I'm a physicist working on Fractional Quantum Hall effect. The mathematical subjects of study are symmetric, translational invariant, homogeneous polynomials on $\mathbb{C}$. Very early in my study I realized that there is some beautiful geometry underneath all of the physics. As I dug deeper, turns out ($\to$Nakajima), other than symmetric polynomials, the Heisenberg algebra has also a representation via Hilbert schemes. So I decided to learn about Hilbert schemes from ZERO knowledge about algebraic geometry.
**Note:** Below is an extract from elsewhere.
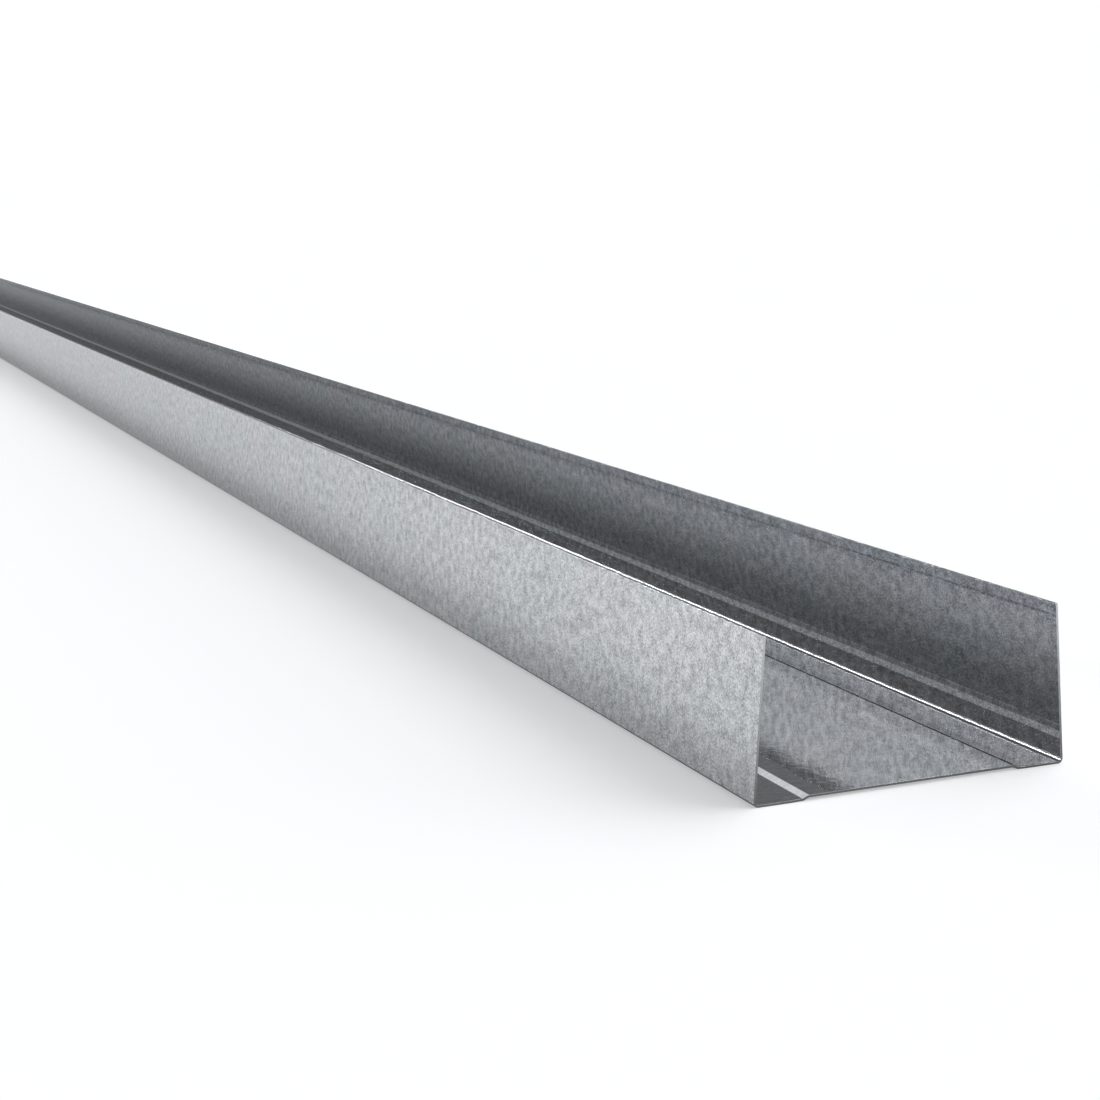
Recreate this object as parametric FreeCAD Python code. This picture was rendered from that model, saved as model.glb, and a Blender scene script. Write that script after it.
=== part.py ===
"""Roll-formed steel stud track: one strip of thin galvanised sheet bent into an open U.

The track lies on its web with its flanges up and its length along X. The near flange is on
the -Y side. The origin is at the middle of the length and of the width, on the floor that
the web lies on. The flanges lean in a little, so that they grip the studs set between them,
and a panel along the middle of the web is raised above the two strips beside the flanges.
All sizes are in millimetres.
"""
import FreeCAD, Part
import math
import os

# The strip as it is sold
track_length = 3048.0
sheet_thickness = 0.46

# The web, between the lines where the outside faces of the flanges would meet the floor
web_width = 67.0

# The flanges, along their outside face from the floor
flange_length = 31.75
flange_toe_in = 3.9             # degrees that each flange leans in from upright
flange_bend_radius = 0.55       # inside the bend between web and flange

# The raised panel along the middle of the web
side_strip_width = 10.2         # from the outside of a flange to the foot of the panel's ramp
panel_rise = 0.55
ramp_run = 1.25                 # across the track, from a ramp's foot to its top
ramp_foot_radius = 0.3          # inside the bend
ramp_top_radius = 0.6           # inside the bend

half_sheet = sheet_thickness / 2


def section_point(across, up):
    """A point of the cross-section, which stands at the far end of the length."""
    return FreeCAD.Vector(-track_length / 2, across, up)


def half_of_middle_line():
    """Corners of the sheet's middle line on the +Y side, from the flange's top inwards.

    Each corner comes with the radius of its bend. The flange's top has none.
    """
    lean = math.radians(flange_toe_in)
    floor_corner = web_width / 2
    bend_inset = half_sheet * (1 + math.sin(lean)) / math.cos(lean)
    flange_top = section_point(
        floor_corner - flange_length * math.sin(lean) - half_sheet * math.cos(lean),
        flange_length * math.cos(lean) - half_sheet * math.sin(lean))
    ramp_foot = floor_corner - side_strip_width
    return [
        (flange_top, None),
        (section_point(floor_corner - bend_inset, half_sheet), flange_bend_radius + half_sheet),
        (section_point(ramp_foot, half_sheet), ramp_foot_radius + half_sheet),
        (section_point(ramp_foot - ramp_run, half_sheet + panel_rise),
         ramp_top_radius + half_sheet),
    ]


def middle_line():
    """All corners of the sheet's middle line, from the +Y flange's top to the -Y one's."""
    half = half_of_middle_line()
    mirrored = [(section_point(-corner.y, corner.z), radius) for corner, radius in half]
    return half + mirrored[::-1]


def outward(start, end):
    """Direction to the sheet's outside face, for a run of the middle line."""
    run = end - start
    return FreeCAD.Vector(0, -run.z, run.y).normalize()


def bend(before, corner, after, radius):
    """Start, middle and end of a bend on the middle line, each with its outward direction."""
    back = (before - corner).normalize()
    ahead = (after - corner).normalize()
    half_angle = back.getAngle(ahead) / 2
    to_centre = (back + ahead).normalize()
    centre = corner + to_centre * (radius / math.sin(half_angle))
    tangent_length = radius / math.tan(half_angle)
    out_before = outward(before, corner)
    out_after = outward(corner, after)
    return [
        (corner + back * tangent_length, out_before),
        (centre - to_centre * radius, (out_before + out_after).normalize()),
        (corner + ahead * tangent_length, out_after),
    ]


def sheet_face(corners, distance):
    """Edges of the sheet's face at that distance outside its middle line, end to end."""
    points = [corner for corner, _ in corners]
    radii = [radius for _, radius in corners]
    at = points[0] + outward(points[0], points[1]) * distance
    edges = []
    for before, corner, after, radius in zip(points, points[1:], points[2:], radii[1:]):
        arc = [point + out * distance for point, out in bend(before, corner, after, radius)]
        edges.append(Part.LineSegment(at, arc[0]).toShape())
        edges.append(Part.Arc(*arc).toShape())
        at = arc[-1]
    tip = points[-1] + outward(points[-2], points[-1]) * distance
    edges.append(Part.LineSegment(at, tip).toShape())
    return edges


def cut_edge(outside_tip, inside_tip):
    """The slit edge along a flange's top, across the thickness of the sheet."""
    return Part.LineSegment(outside_tip, inside_tip).toShape()


def section():
    """The cross-section: the sheet's outside and inside faces, joined at the flange tops."""
    corners = middle_line()
    outside = sheet_face(corners, half_sheet)
    inside = sheet_face(corners, -half_sheet)
    tops = [
        cut_edge(outside[0].Vertexes[0].Point, inside[0].Vertexes[0].Point),
        cut_edge(outside[-1].Vertexes[-1].Point, inside[-1].Vertexes[-1].Point),
    ]
    return Part.Face(Part.Wire(Part.__sortEdges__(outside + inside + tops)))


def stud_track():
    """The section carried along the whole length."""
    return section().extrude(FreeCAD.Vector(track_length, 0, 0))


os.makedirs("parts", exist_ok=True)
track = stud_track()
print("stud_track:", track.ShapeType, "valid", track.isValid(), "mm3", round(track.Volume, 1))
track.exportStep("parts/stud_track.step")
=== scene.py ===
"""A galvanised stud track, bent from one strip of thin sheet, in a small pale studio.

The sheet is drawn as one mesh from its cross-section: a middle line with rounded bends, given
its thickness, carried along the length, with the sheared edges slightly broken. It stands for
the frame's node of the same name and takes its overall size from it. All lengths are metres.
"""

import math

import bpy
from bpy.props import FloatProperty, FloatVectorProperty, PointerProperty
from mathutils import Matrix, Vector


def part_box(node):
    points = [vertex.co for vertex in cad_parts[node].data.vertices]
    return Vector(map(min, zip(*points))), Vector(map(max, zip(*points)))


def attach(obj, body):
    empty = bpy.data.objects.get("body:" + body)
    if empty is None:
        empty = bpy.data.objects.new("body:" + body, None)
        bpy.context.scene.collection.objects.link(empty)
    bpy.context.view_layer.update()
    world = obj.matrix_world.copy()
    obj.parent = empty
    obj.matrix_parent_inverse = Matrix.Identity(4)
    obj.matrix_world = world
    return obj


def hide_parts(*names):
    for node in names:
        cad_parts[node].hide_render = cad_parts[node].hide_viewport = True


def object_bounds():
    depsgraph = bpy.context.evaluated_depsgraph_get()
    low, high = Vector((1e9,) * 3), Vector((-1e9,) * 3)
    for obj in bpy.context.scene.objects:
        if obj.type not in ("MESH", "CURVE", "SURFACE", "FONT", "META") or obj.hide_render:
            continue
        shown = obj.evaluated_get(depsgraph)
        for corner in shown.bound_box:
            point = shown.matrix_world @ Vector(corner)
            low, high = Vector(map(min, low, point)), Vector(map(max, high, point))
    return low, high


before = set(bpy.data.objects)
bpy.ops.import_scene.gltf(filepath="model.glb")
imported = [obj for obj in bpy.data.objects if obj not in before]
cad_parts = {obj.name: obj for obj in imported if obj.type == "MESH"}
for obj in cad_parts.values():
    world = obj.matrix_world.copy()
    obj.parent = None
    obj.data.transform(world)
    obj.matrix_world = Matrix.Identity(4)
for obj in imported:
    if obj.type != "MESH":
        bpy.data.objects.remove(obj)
cad_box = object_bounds()

bl_info = {
    "name": "Stud Track",
    "version": (1, 0, 0),
    "blender": (4, 5, 0),
    "location": "View3D > Sidebar > Stud Track",
    "description": "Draws a galvanised stud track and the pale studio it lies in",
    "category": "Add Mesh",
}

TRACK_NODE = "stud_track"
MM = 0.001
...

It has been months that I've been trying to learn more and more algebraic geometry. As fascinating as it is, I realized it is about time I ask for some serious guidance. Assuming I know nothing about algebraic geometry (which is not true), what is the most direct (maybe a 20 step program) to learn at least what Nakajima is doing and how to modify his method to my less well-behaving (translational invariant) polynomials?
The problem is algebraic geometry, as I've seen it, is gigantic. Any text explores lots of different avenues. It is kind of impossible to learn it all in one year; it takes time and I'm prepared to give it time. But in the meantime my research is hurting!
So if someone could be so kind to introduce to me a series of concepts (+maybe good references for those concepts) to get step by step closer to understand specifically what is going on in Hilbert scheme, I would be very grateful. Forgive me if maybe this is not the best place to ask such a thing.